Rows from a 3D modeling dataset
....
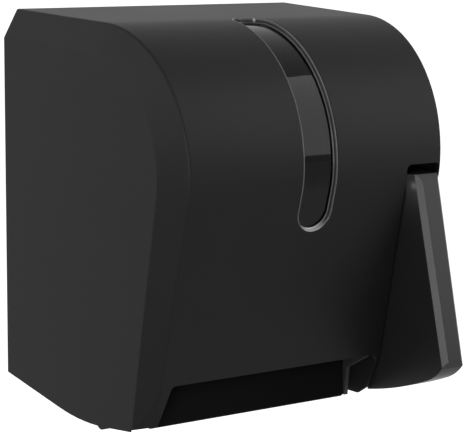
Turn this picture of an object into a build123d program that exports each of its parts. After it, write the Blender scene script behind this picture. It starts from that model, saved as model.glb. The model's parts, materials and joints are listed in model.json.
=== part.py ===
from build123d import *

import math
import os

# Wall-mounted dispenser for hardwound roll towel, worked by a push lever.
# Millimetres. X runs to the right seen from the front, -Y out of the wall, +Z up.
# The origin is the centre of the four wall screws, on the wall.
# Side views are drawn as (depth from the wall, height above the casing's lowest edge).

# ---- casing ----
casing_height = 366.0
pattern_height = 225.0      # centre of the wall screws above the lowest edge
casing_depth = 272.0        # wall to the most forward line of the crown
rear_half_width = 162.0     # at the wall, level with the lowest edge
side_taper = 3.0            # degrees, sides closing towards the front
side_flare = 1.3            # degrees, sides opening towards the top
crown_radius = 126.0
brow_radius = 75.0
front_lean = 12.7           # degrees, front face falling back to its foot
side_lean = 9.1             # the same on the inner line of the chamfer band
band_inset = 14.4           # chamfer band, measured across the front
band_drop = 26.5            # chamfer band, measured down the side
edge_radius = 2.5           # eased edges of the chamfer bands
wall = 3.0
wall_gap = 1.0              # cover's rear edge off the wall
belly_depth = 130.0         # lowest point of the sides' lower edge
belly_radius = 260.0
belly_dip = 2.7             # where the edge's two runs would meet, under its lowest point
rear_rise = 16.0            # lower edge at the wall, above its lowest point
front_rise = 8.6            # degrees, lower edge climbing to the front
lip_height = 53.0           # lower edge of the front face, over the towel recess
mouth_inset = 37.6          # left end of the recess, in from the side at the wall
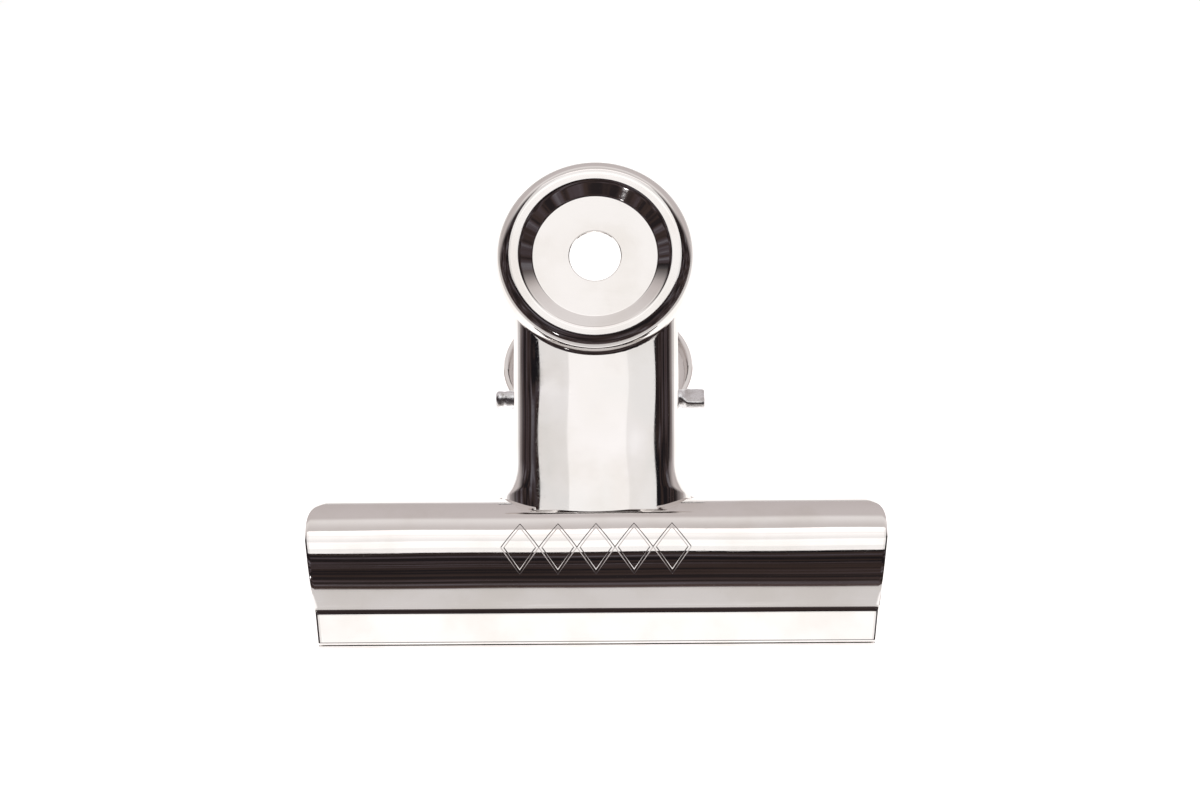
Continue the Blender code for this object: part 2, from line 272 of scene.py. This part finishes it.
def jaw_sheet(neck_half):
    line, length = jaw_curve()
    rows = 150
    columns = 150
    table = []
    for r in range(rows + 1):
        v = r / rows
        s = v * length
        out, z = line[min(len(line) - 1, int(round(v * (len(line) - 1))))]
        half = LIP_HALF + (JAW_HALF - LIP_HALF) * min(1.0, s / (0.62 * length))
        rise = (s - length) / CORNER_RISE + 1.0
        if rise > 0.0:
            half -= CORNER_WIDTH * (1.0 - math.sqrt(max(0.0, 1.0 - rise ** (2.0 * CORNER_POWER))))
        row = []
        for c in range(columns + 1):
            x = (2.0 * c / columns - 1.0) * half
            sag = 0.03 * math.sin(x * 0.09 + 0.7) + 0.018 * math.sin(x * 0.23 + 0.31 * z)
            row.append((x, -(out + sag * smoothstep(s / 6.0)), z))
        table.append(row)
    jaw = grid_mesh("jaw", table)
    bm = bmesh.new()
    bm.from_mesh(jaw.data)
    inside = neck_half - NECK_GAP_INSET
    gone = [f for f in bm.faces
            if abs(f.calc_center_median().x) < inside and f.calc_center_median().z > NECK_GAP_Z]
    bmesh.ops.delete(bm, geom=gone, context="FACES")
    bm.to_mesh(jaw.data)
    bm.free()
    face_outward(jaw)
    return thicken(jaw)


def neck_out(z):
    above = z - RIM_FOOT_Z
    bow = NECK_CURVE * above ** 2 if above < 0.0 else 0.0
    return RIM_FOOT_OUT + NECK_SLOPE * above + bow


def flange_edge(z):
    if abs(z) < EAR_HALF:
        return EDGE_OUT - EAR_DROP * math.sqrt(1.0 - (z / EAR_HALF) ** 2)
    if z > EAR_HALF:
        part = (z - EAR_HALF) / (NECK_TOP - EAR_HALF)
        return EDGE_OUT + (neck_out(z) - FLANGE_TOP - EDGE_OUT) * part
    return EDGE_OUT


def neck_point(reach, side, part, half):
    """reach 0 at the middle to 1 at the free edge; part 0 at the top to 1 at the foot."""
    across = max(0.0, (reach - 0.4) / 0.6)
    foot_out = FOOT_OUT + (FOOT_EDGE_OUT - FOOT_OUT) * across
    foot_out -= FOOT_SAG * min(1.0, reach / 0.4) ** 2
    buried = ARC_RADIUS - 0.85 * SHEET
    foot_z = ARC_Z + math.sqrt(buried ** 2 - (foot_out - ARC_OUT) ** 2)
    bend_part = 0.68
    if part < bend_part:
        z = NECK_TOP + (FLARE_Z - NECK_TOP) * part / bend_part
    else:
        z = FLARE_Z + (foot_z - FLARE_Z) * (part - bend_part) / (1.0 - bend_part)
    top = neck_out(z)
    edge = flange_edge(z)
    drop = min(1.0, max(0.0, (FLARE_Z - z) / FLARE_DROP))
    flare = FLARE_OUT * drop ** 2.2
    lean = 2.0 * NECK_CROWN * (half - BEND) / (1.0 - 2.0 * NECK_CROWN * BEND)
    knee = half - BEND * (1.0 - math.sin(lean))
    shoulder = NECK_CROWN * knee ** 2
    if reach <= 0.4:
        x = reach / 0.4 * knee
        out = top - NECK_CROWN * x ** 2
    elif reach <= 0.8:
        turn = lean + (reach - 0.4) / 0.4 * (0.5 * math.pi - lean)
        x = half - BEND * (1.0 - math.sin(turn))
        out = top - shoulder - BEND * (math.cos(lean) - math.cos(turn))
    else:
        x = half
        out = top - shoulder - BEND * math.cos(lean)
        out += (edge - out) * (reach - 0.8) / 0.2
    x += flare * across ** 1.5
    ripple = smoothstep((reach - 0.15) / 0.3) * (1.0 - smoothstep((reach - 0.7) / 0.1))
    out += 0.035 * ripple * math.sin(0.42 * z + 1.1 + 1.7 * side)
    return (side * x, -out, z)


def neck_sheet(half):
    rows = 104
    columns = 76
    table = []
    for r in range(rows + 1):
        row = []
        for c in range(columns + 1):
            u = 2.0 * c / columns - 1.0
            side = -1.0 if u < 0.0 else 1.0
            row.append(neck_point(abs(u), side, r / rows, half))
        table.append(row)
    neck = grid_mesh("neck", table)
    inverse = disc_frame().inverted()
    bm = bmesh.new()
    bm.from_mesh(neck.data)
    gone = []
    for face in bm.faces:
        local = inverse @ face.calc_center_median()
        if math.hypot(local.x, local.y) < DISC_R - NECK_TRIM:
            gone.append(face)
    bmesh.ops.delete(bm, geom=gone, context="FACES")
    bm.to_mesh(neck.data)
    bm.free()
    face_outward(neck)
    thicken(neck)
    bm = bmesh.new()
    bmesh.ops.create_cone(bm, cap_ends=True, segments=64, radius1=PIN_R + PIN_PLAY,
                          radius2=PIN_R + PIN_PLAY, depth=40.0)
    bmesh.ops.transform(bm, matrix=Matrix.Rotation(0.5 * math.pi, 4, "Y"), verts=bm.verts)
    mesh = bpy.data.meshes.new("ear_hole")
    bm.to_mesh(mesh)
    bm.free()
    cutter = bpy.data.objects.new("ear_hole", mesh)
    bpy.context.scene.collection.objects.link(cutter)
    cut = neck.modifiers.new("ear_hole", "BOOLEAN")
    cut.operation = "DIFFERENCE"
    cut.solver = "EXACT"
    cut.object = cutter
    bake(neck)
    bpy.data.objects.remove(cutter, do_unlink=True)
    return neck


def disc_frame():
    axis = Vector((0.0, -math.cos(DISC_TILT), -math.sin(DISC_TILT)))
    up = Vector((0.0, -math.sin(DISC_TILT), math.cos(DISC_TILT)))
    side = up.cross(axis)
    place = Matrix((side, up, axis)).transposed().to_4x4()
    place.translation = Vector((0.0, -DISC_OUT, DISC_Z))
    return place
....
> [DIRECTIONS FOR THIS TASK]:
Quote every record above exactly.

> [FULL ANSWER]:
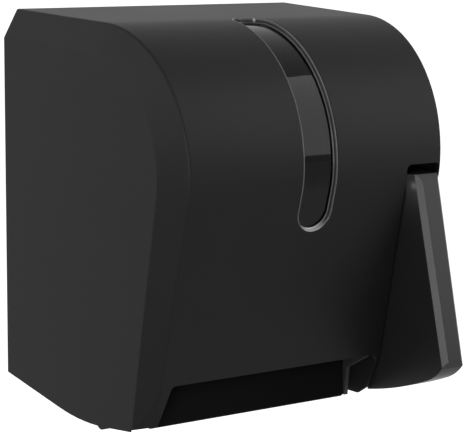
Turn this picture of an object into a build123d program that exports each of its parts. After it, write the Blender scene script behind this picture. It starts from that model, saved as model.glb. The model's parts, materials and joints are listed in model.json.
=== part.py ===
from build123d import *

import math
import os

# Wall-mounted dispenser for hardwound roll towel, worked by a push lever.
# Millimetres. X runs to the right seen from the front, -Y out of the wall, +Z up.
# The origin is the centre of the four wall screws, on the wall.
# Side views are drawn as (depth from the wall, height above the casing's lowest edge).

# ---- casing ----
casing_height = 366.0
pattern_height = 225.0      # centre of the wall screws above the lowest edge
casing_depth = 272.0        # wall to the most forward line of the crown
rear_half_width = 162.0     # at the wall, level with the lowest edge
side_taper = 3.0            # degrees, sides closing towards the front
side_flare = 1.3            # degrees, sides opening towards the top
crown_radius = 126.0
brow_radius = 75.0
front_lean = 12.7           # degrees, front face falling back to its foot
side_lean = 9.1             # the same on the inner line of the chamfer band
band_inset = 14.4           # chamfer band, measured across the front
band_drop = 26.5            # chamfer band, measured down the side
edge_radius = 2.5           # eased edges of the chamfer bands
wall = 3.0
wall_gap = 1.0              # cover's rear edge off the wall
belly_depth = 130.0         # lowest point of the sides' lower edge
belly_radius = 260.0
belly_dip = 2.7             # where the edge's two runs would meet, under its lowest point
rear_rise = 16.0            # lower edge at the wall, above its lowest point
front_rise = 8.6            # degrees, lower edge climbing to the front
lip_height = 53.0           # lower edge of the front face, over the towel recess
mouth_inset = 37.6          # left end of the recess, in from the side at the wall
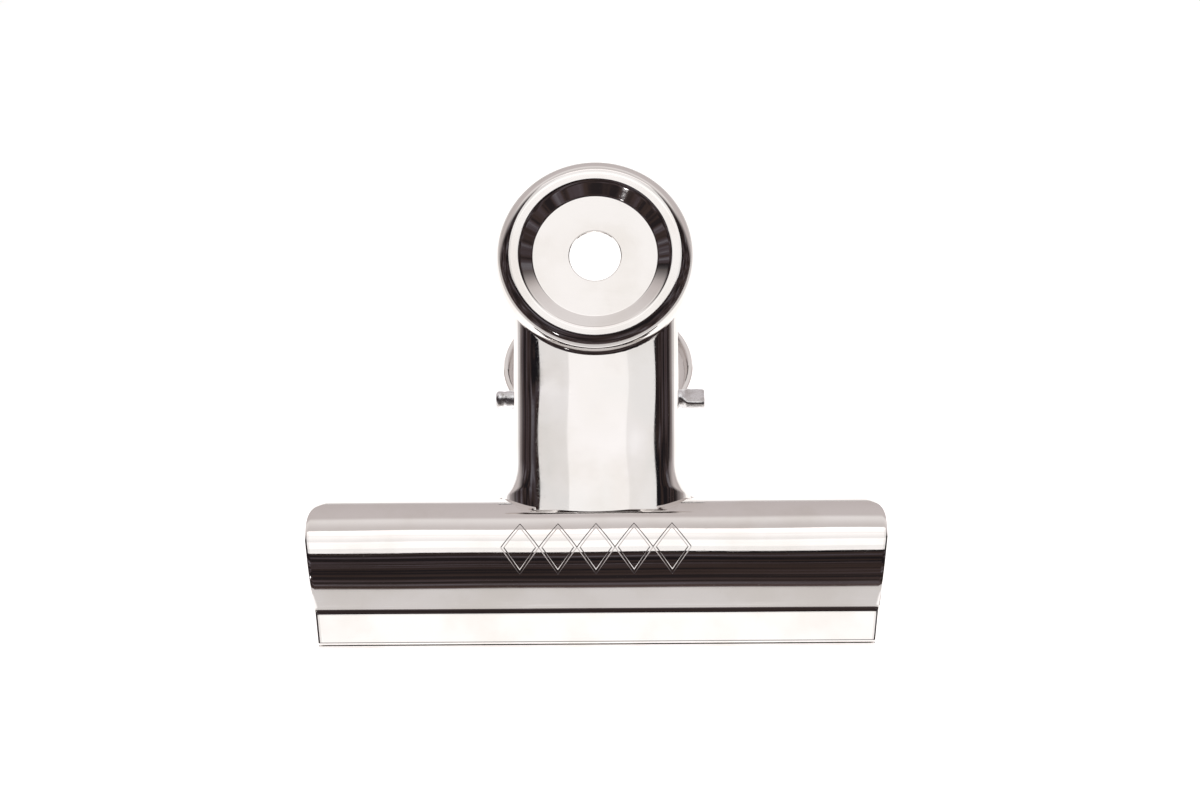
Continue the Blender code for this object: part 2, from line 272 of scene.py. This part finishes it.
def jaw_sheet(neck_half):
    line, length = jaw_curve()
    rows = 150
    columns = 150
    table = []
    for r in range(rows + 1):
        v = r / rows
        s = v * length
        out, z = line[min(len(line) - 1, int(round(v * (len(line) - 1))))]
        half = LIP_HALF + (JAW_HALF - LIP_HALF) * min(1.0, s / (0.62 * length))
        rise = (s - length) / CORNER_RISE + 1.0
        if rise > 0.0:
            half -= CORNER_WIDTH * (1.0 - math.sqrt(max(0.0, 1.0 - rise ** (2.0 * CORNER_POWER))))
        row = []
        for c in range(columns + 1):
            x = (2.0 * c / columns - 1.0) * half
            sag = 0.03 * math.sin(x * 0.09 + 0.7) + 0.018 * math.sin(x * 0.23 + 0.31 * z)
            row.append((x, -(out + sag * smoothstep(s / 6.0)), z))
        table.append(row)
    jaw = grid_mesh("jaw", table)
    bm = bmesh.new()
    bm.from_mesh(jaw.data)
    inside = neck_half - NECK_GAP_INSET
    gone = [f for f in bm.faces
            if abs(f.calc_center_median().x) < inside and f.calc_center_median().z > NECK_GAP_Z]
    bmesh.ops.delete(bm, geom=gone, context="FACES")
    bm.to_mesh(jaw.data)
    bm.free()
    face_outward(jaw)
    return thicken(jaw)


def neck_out(z):
    above = z - RIM_FOOT_Z
    bow = NECK_CURVE * above ** 2 if above < 0.0 else 0.0
    return RIM_FOOT_OUT + NECK_SLOPE * above + bow


def flange_edge(z):
    if abs(z) < EAR_HALF:
        return EDGE_OUT - EAR_DROP * math.sqrt(1.0 - (z / EAR_HALF) ** 2)
    if z > EAR_HALF:
        part = (z - EAR_HALF) / (NECK_TOP - EAR_HALF)
        return EDGE_OUT + (neck_out(z) - FLANGE_TOP - EDGE_OUT) * part
    return EDGE_OUT


def neck_point(reach, side, part, half):
    """reach 0 at the middle to 1 at the free edge; part 0 at the top to 1 at the foot."""
    across = max(0.0, (reach - 0.4) / 0.6)
    foot_out = FOOT_OUT + (FOOT_EDGE_OUT - FOOT_OUT) * across
    foot_out -= FOOT_SAG * min(1.0, reach / 0.4) ** 2
    buried = ARC_RADIUS - 0.85 * SHEET
    foot_z = ARC_Z + math.sqrt(buried ** 2 - (foot_out - ARC_OUT) ** 2)
    bend_part = 0.68
    if part < bend_part:
        z = NECK_TOP + (FLARE_Z - NECK_TOP) * part / bend_part
    else:
        z = FLARE_Z + (foot_z - FLARE_Z) * (part - bend_part) / (1.0 - bend_part)
    top = neck_out(z)
    edge = flange_edge(z)
    drop = min(1.0, max(0.0, (FLARE_Z - z) / FLARE_DROP))
    flare = FLARE_OUT * drop ** 2.2
    lean = 2.0 * NECK_CROWN * (half - BEND) / (1.0 - 2.0 * NECK_CROWN * BEND)
    knee = half - BEND * (1.0 - math.sin(lean))
    shoulder = NECK_CROWN * knee ** 2
    if reach <= 0.4:
        x = reach / 0.4 * knee
        out = top - NECK_CROWN * x ** 2
    elif reach <= 0.8:
        turn = lean + (reach - 0.4) / 0.4 * (0.5 * math.pi - lean)
        x = half - BEND * (1.0 - math.sin(turn))
        out = top - shoulder - BEND * (math.cos(lean) - math.cos(turn))
    else:
        x = half
        out = top - shoulder - BEND * math.cos(lean)
        out += (edge - out) * (reach - 0.8) / 0.2
    x += flare * across ** 1.5
    ripple = smoothstep((reach - 0.15) / 0.3) * (1.0 - smoothstep((reach - 0.7) / 0.1))
    out += 0.035 * ripple * math.sin(0.42 * z + 1.1 + 1.7 * side)
    return (side * x, -out, z)


def neck_sheet(half):
    rows = 104
    columns = 76
    table = []
    for r in range(rows + 1):
        row = []
        for c in range(columns + 1):
            u = 2.0 * c / columns - 1.0
            side = -1.0 if u < 0.0 else 1.0
            row.append(neck_point(abs(u), side, r / rows, half))
        table.append(row)
    neck = grid_mesh("neck", table)
    inverse = disc_frame().inverted()
    bm = bmesh.new()
    bm.from_mesh(neck.data)
    gone = []
    for face in bm.faces:
        local = inverse @ face.calc_center_median()
        if math.hypot(local.x, local.y) < DISC_R - NECK_TRIM:
            gone.append(face)
    bmesh.ops.delete(bm, geom=gone, context="FACES")
    bm.to_mesh(neck.data)
    bm.free()
    face_outward(neck)
    thicken(neck)
    bm = bmesh.new()
    bmesh.ops.create_cone(bm, cap_ends=True, segments=64, radius1=PIN_R + PIN_PLAY,
                          radius2=PIN_R + PIN_PLAY, depth=40.0)
    bmesh.ops.transform(bm, matrix=Matrix.Rotation(0.5 * math.pi, 4, "Y"), verts=bm.verts)
    mesh = bpy.data.meshes.new("ear_hole")
    bm.to_mesh(mesh)
    bm.free()
    cutter = bpy.data.objects.new("ear_hole", mesh)
    bpy.context.scene.collection.objects.link(cutter)
    cut = neck.modifiers.new("ear_hole", "BOOLEAN")
    cut.operation = "DIFFERENCE"
    cut.solver = "EXACT"
    cut.object = cutter
    bake(neck)
    bpy.data.objects.remove(cutter, do_unlink=True)
    return neck


def disc_frame():
    axis = Vector((0.0, -math.cos(DISC_TILT), -math.sin(DISC_TILT)))
    up = Vector((0.0, -math.sin(DISC_TILT), math.cos(DISC_TILT)))
    side = up.cross(axis)
    place = Matrix((side, up, axis)).transposed().to_4x4()
    place.translation = Vector((0.0, -DISC_OUT, DISC_Z))
    return place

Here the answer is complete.